I have been using iGoogle as my personalized homepage for more than five years. I have recommended it to people who also now use it. So I was disappointed to learn at the beginning of July that Google intends to “retire” iGoogle on 1 November 2013.
I suppose I don’t do a great deal with iGoogle. For me there have always been two key widgets: the Google Bookmarks and Google Reader widgets. I have a tidy set of links that I like to have available to me at all times. And I’m a bit old-school (if a non-techie can be ‘old-school’ about something techie) in that I prefer to gather the rss feeds of news sites and blogs that I enjoy and read them in one handy location, i.e. my homepage. Less essential widgets (for me), but still useful, are the French and German Word-Of-The-Day widgets from Transparent Language and the small Google Translate widget. I also use a weather widget that keeps me updated on the state of the rain (or sun) in Oxford, London, and Toronto, but that is only looked at periodically.
One reason that iGoogle has been so convenient is that I often cycle between a variety of browsers, computers, and operating systems. My iGoogle homepage, however, stays constant whether I am using Firefox or Safari or Chrome, or PC, Mac, or Linux.
Another reason for iGoogle’s convenience is its robustness and (in an environment of rapid change) stability. More than five years is a long time these days. And, yes, maybe I’m getting settled in my ways. But still…
Google notes that in the current era of modern mobile apps, “the need for something like iGoogle has eroded over time”. But not for me. My need for it remains exactly the same as when I first started using it more than five years ago. I don’t use “mobile” devices. I use desktops and laptops. I use a web browser. Am I the last one who works this way?
Unfortunately none of the alternatives that Google suggests are terribly convenient. Yes, I could use tabs in my browser for the Google Bookmarks web page and the Google Reader web page, and likewise for Google Translate and other widgets I use daily. But have you looked at the Google Bookmarks web page? Or the Google Reader web page? They are very user-unfriendly, at least a compared with the straightforward way their data is dealt with in my current iGoogle widgets.

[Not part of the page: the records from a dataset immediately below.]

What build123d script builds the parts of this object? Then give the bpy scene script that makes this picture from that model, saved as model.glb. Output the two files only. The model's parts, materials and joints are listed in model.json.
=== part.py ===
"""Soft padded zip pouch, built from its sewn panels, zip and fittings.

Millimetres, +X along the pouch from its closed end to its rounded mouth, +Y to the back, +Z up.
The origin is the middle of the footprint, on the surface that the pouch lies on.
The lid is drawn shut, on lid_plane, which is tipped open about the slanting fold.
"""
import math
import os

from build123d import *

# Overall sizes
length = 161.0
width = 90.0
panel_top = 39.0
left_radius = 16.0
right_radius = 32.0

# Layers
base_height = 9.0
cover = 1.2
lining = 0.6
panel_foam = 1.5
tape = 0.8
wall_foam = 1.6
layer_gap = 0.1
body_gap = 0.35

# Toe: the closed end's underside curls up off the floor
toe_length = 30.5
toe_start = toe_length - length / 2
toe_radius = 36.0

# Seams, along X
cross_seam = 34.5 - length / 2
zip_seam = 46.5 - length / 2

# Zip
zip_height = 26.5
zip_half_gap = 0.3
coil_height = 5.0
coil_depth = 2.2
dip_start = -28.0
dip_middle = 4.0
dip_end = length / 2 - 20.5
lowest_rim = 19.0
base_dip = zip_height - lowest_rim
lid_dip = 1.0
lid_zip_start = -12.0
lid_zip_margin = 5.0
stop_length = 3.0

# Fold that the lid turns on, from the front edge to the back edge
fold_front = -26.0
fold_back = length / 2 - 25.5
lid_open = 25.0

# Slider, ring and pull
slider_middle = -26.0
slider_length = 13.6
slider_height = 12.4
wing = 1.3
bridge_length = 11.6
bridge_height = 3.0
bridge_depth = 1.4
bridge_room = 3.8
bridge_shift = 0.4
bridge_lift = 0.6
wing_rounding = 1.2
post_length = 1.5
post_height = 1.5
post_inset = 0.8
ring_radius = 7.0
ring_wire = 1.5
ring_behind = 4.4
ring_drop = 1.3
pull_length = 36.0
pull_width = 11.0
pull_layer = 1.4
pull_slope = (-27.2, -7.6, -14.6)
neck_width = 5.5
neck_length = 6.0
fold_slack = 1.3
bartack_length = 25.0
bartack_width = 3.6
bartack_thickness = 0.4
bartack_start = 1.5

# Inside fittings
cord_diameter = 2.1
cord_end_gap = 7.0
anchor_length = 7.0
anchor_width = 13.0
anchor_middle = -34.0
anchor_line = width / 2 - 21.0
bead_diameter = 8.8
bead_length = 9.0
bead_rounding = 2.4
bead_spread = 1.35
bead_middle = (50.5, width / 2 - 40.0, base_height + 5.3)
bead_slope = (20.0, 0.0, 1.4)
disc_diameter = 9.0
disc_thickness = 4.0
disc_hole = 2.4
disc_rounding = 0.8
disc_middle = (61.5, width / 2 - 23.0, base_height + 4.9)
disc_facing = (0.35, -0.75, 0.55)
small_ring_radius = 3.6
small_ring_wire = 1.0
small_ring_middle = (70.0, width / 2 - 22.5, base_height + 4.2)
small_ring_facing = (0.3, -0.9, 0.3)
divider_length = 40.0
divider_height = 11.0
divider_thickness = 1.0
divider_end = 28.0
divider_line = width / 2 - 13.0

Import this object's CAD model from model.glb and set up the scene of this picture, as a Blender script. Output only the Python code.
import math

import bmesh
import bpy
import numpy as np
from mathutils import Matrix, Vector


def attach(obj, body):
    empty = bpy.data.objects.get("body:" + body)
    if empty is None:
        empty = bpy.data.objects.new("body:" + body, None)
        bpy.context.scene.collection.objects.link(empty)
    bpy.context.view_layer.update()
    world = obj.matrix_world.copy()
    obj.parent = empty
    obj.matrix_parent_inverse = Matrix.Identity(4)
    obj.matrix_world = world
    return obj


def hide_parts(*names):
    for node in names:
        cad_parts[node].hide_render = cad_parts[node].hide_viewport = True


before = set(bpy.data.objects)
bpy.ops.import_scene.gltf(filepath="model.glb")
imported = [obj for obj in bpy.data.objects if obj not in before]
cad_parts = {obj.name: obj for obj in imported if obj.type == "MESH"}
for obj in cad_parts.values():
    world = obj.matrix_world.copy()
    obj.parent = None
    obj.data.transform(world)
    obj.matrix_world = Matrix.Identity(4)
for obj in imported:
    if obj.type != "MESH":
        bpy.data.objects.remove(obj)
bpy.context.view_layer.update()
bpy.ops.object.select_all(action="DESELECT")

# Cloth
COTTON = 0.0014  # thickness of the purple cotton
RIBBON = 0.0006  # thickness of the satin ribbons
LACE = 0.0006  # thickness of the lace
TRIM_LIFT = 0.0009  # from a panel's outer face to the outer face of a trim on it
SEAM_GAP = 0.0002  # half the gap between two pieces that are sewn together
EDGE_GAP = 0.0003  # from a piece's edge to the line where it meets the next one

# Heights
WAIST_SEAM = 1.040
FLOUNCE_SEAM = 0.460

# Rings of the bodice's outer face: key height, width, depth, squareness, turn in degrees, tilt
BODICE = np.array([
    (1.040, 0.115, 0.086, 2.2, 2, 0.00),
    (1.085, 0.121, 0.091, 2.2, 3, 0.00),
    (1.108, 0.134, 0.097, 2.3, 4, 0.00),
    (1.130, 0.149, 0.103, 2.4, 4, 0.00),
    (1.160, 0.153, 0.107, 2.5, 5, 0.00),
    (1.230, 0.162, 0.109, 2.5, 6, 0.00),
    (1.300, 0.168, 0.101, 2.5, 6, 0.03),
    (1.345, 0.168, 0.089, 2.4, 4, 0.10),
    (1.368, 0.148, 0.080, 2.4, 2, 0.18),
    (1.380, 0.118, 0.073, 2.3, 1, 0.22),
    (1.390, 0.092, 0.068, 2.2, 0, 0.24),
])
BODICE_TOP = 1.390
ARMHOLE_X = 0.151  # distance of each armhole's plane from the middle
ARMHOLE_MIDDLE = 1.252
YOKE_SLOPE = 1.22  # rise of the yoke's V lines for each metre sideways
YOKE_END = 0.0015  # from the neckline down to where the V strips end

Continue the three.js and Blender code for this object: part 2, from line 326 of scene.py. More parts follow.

As I see it, at the moment, there are two possibilities for how I will organize my daily web use after iGoogle’s demise. I will either have to go with a pre-packaged solution, such as NetVibes. Or I will have to set up my own personalized homepage on one of the domains I manage. Neither is ideal.
I, perhaps naïvely, like Google. I like most of Google’s family of tools (Gmail, Reader, Bookmarks, Calendar, Maps, Docs [now Drive], etc.). And I liked iGoogle.